João Matos pretendia continuar a viver na Beira, onde tinha a mulher e dois filhos, mas também tinham chegado entretanto outros familiares de Vila Real. “Estava bem, com o meu negócio e já tinha seis empregados, o bar/café estava num ponto fulcral perto do cais, onde desembarcava muita gente, era um negócio muito bom. Sempre que alguém vinha para Portugal, eu enviava dinheiro em bonecos de peluche. Tirávamos o enchimento e colocávamos lá o dinheiro para passar no aeroporto. Enviei bastante para uma farmácia de Vila Real, onde trabalhava uma familiar da minha mulher”.
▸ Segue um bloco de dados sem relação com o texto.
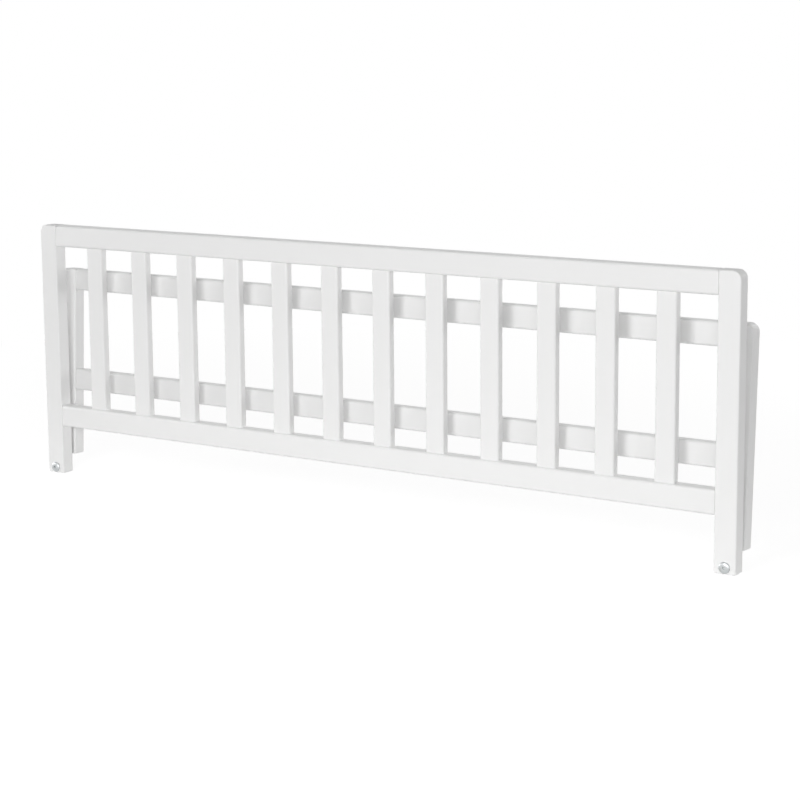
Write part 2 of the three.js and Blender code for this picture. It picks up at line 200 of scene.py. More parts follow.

No 25 de Abril de 74 já era empresário estabelecido, no entanto, começou a pairar a instabilidade no país com muitas manifestações e teve de partir, mas ainda teve tempo para vender e trazer algumas coisas para Portugal. “Vendi um espaço comercial e aluguei os outros dois, porque a minha ideia era vir a Portugal e depois regressar. Acabei por deixar lá muitas coisas, pois os moçambicanos tomaram conta delas. Mesmo assim, consegui enviar mobílias, louças, eletrodomésticos para o Porto de avião”.
Entretanto, chegou Vila Real, uma cidade que estava “praticamente igual” à que deixou em 1964, quando teve de ir para o Ultramar. “Estava a morar com a minha sogra em Mateus e vim com o intuito de comprar uma casa, mas não havia casas para comprar. Mais tarde lá arranjei uma na cidade e abri um café, no antigo salão dos Bombeiros. Após as obras e um grande investimento, abri o Piquenique, na rua Direita, e tive mais alguns espaços comerciais ligados à hotelaria, jogos e vestuário”.
“HAVIA MAIS RESPEITO”
Para este vila-realense, o 25 de Abril mudou-lhe a vida, porque teve de sair de Moçambique, mas considera que a vida era mais simples. “Antes tinha liberdade e continuei a ter. Havia trabalho, tinha dinheiro e nunca me chateei, porque também nunca me meti na política”.
Na altura, as pessoas sentiam uma “grande expectativa” de que a democracia ia melhorar muito o país, mas os políticos depois não cumprem o que prometem e as pessoas começam a desacreditar e não vão votar. Eu sempre fui, porque é um dever cívico”.
Apesar das muitas mudanças que se operaram no país, nestes 49 anos que passam sobre a revolução, “considero que antigamente eram tempos melhores, porque hoje temos muita coisa, mas não se dá valor a nada. E também havia mais respeito entre as pessoas”.